• **What to produce**:
Report how many lines in the listing below include the word "joints". Write nothing besides the number.

• **Data records**:
_ _ _ _ _ _ _

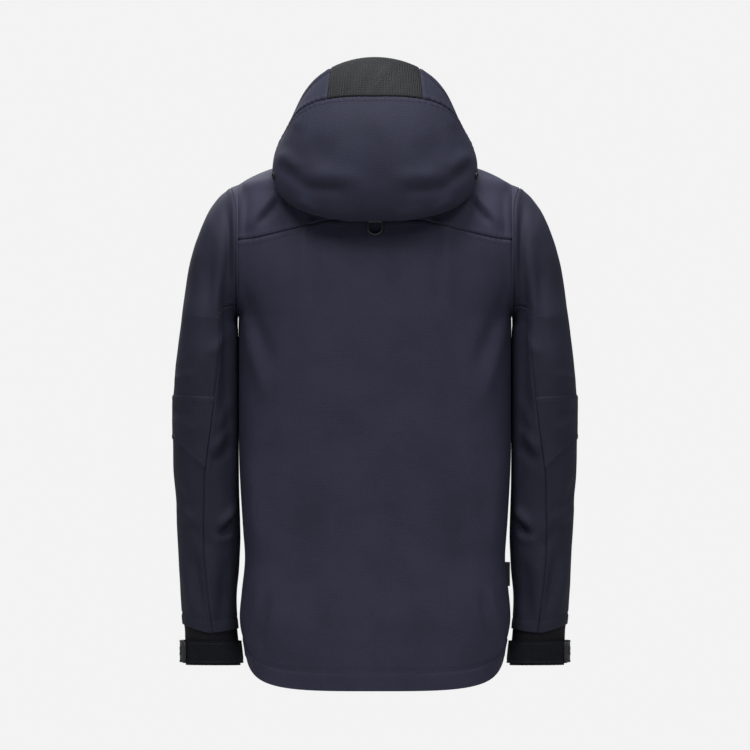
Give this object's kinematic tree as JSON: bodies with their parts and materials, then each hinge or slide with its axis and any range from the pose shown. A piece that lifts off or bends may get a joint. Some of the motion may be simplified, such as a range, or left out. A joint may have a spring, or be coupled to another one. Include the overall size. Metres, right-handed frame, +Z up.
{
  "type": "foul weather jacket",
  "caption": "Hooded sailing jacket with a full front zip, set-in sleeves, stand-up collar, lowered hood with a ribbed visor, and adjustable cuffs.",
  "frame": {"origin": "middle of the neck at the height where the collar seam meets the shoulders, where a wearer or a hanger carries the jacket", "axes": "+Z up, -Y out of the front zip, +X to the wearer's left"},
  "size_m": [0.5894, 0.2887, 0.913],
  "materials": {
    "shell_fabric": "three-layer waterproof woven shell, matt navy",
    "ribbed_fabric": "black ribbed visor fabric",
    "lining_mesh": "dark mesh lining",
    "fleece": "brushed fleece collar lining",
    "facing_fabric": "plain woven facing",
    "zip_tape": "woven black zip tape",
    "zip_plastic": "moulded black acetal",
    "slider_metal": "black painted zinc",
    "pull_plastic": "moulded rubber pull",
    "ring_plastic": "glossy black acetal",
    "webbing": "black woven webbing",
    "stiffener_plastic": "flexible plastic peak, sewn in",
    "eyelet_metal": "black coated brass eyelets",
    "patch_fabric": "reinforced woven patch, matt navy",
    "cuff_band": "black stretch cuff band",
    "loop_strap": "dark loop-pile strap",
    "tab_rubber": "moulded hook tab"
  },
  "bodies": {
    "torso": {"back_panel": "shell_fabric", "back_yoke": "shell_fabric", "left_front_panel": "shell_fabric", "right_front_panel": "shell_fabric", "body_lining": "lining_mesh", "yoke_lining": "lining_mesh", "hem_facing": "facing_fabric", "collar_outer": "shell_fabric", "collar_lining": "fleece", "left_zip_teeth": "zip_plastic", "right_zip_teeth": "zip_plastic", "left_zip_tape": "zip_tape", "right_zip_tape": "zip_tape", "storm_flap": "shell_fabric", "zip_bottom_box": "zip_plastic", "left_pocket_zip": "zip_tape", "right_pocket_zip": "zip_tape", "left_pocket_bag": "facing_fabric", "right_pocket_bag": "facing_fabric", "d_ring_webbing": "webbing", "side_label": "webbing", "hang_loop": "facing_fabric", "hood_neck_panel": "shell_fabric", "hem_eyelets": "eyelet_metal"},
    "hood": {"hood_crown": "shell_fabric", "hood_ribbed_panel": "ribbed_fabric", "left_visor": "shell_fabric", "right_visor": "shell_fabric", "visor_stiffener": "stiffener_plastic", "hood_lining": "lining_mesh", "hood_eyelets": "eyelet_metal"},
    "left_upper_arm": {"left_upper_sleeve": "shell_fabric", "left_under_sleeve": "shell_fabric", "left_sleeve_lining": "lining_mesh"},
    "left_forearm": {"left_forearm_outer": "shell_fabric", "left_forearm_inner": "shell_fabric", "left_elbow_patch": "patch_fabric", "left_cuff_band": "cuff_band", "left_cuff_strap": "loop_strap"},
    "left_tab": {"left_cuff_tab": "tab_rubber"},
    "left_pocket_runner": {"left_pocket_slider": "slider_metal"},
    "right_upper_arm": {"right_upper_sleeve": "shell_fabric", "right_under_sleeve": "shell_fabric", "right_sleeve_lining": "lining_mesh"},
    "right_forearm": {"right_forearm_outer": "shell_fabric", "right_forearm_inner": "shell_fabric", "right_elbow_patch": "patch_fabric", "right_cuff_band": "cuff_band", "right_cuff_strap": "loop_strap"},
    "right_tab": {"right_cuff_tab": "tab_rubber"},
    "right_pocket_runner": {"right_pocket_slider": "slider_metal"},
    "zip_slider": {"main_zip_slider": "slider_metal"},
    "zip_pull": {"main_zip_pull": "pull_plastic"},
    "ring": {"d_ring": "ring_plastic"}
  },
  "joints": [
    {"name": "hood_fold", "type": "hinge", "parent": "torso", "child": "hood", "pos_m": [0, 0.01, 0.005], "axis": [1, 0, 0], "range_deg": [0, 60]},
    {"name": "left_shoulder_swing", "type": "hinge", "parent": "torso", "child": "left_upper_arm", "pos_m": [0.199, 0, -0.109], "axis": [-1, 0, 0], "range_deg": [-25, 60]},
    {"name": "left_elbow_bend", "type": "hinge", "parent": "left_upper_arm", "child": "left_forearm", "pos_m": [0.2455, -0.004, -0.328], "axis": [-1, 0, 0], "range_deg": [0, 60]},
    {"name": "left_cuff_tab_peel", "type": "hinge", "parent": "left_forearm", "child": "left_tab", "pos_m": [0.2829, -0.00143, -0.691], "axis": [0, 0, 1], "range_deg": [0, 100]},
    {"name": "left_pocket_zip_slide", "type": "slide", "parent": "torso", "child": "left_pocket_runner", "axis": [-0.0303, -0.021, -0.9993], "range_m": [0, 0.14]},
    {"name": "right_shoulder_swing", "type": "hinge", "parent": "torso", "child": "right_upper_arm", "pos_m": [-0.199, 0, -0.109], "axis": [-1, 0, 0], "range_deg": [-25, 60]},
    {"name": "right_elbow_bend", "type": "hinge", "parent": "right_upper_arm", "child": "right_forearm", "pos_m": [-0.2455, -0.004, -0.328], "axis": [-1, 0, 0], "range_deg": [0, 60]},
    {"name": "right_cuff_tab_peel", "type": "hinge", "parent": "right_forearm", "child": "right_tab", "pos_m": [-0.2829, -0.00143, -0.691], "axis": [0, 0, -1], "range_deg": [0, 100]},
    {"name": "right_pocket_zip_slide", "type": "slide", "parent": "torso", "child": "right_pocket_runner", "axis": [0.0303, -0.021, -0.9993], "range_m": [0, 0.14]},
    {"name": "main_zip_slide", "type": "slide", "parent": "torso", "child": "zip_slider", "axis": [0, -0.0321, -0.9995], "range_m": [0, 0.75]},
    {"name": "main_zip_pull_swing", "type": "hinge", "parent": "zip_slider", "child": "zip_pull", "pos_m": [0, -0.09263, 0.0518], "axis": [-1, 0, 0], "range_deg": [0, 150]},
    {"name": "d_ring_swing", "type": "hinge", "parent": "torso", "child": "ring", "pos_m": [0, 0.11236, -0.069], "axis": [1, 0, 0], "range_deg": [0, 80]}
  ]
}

_ _ _ _ _ _ _

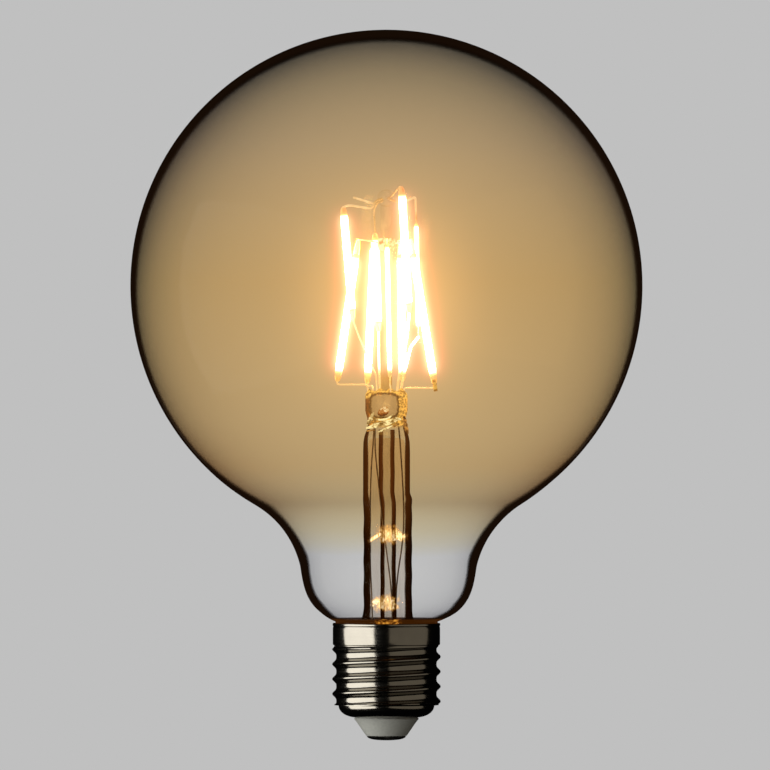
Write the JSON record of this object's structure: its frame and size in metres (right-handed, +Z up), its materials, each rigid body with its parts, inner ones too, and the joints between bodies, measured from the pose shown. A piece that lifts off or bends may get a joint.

_ _ _ _ _ _ _

• **Answer for the task**:
2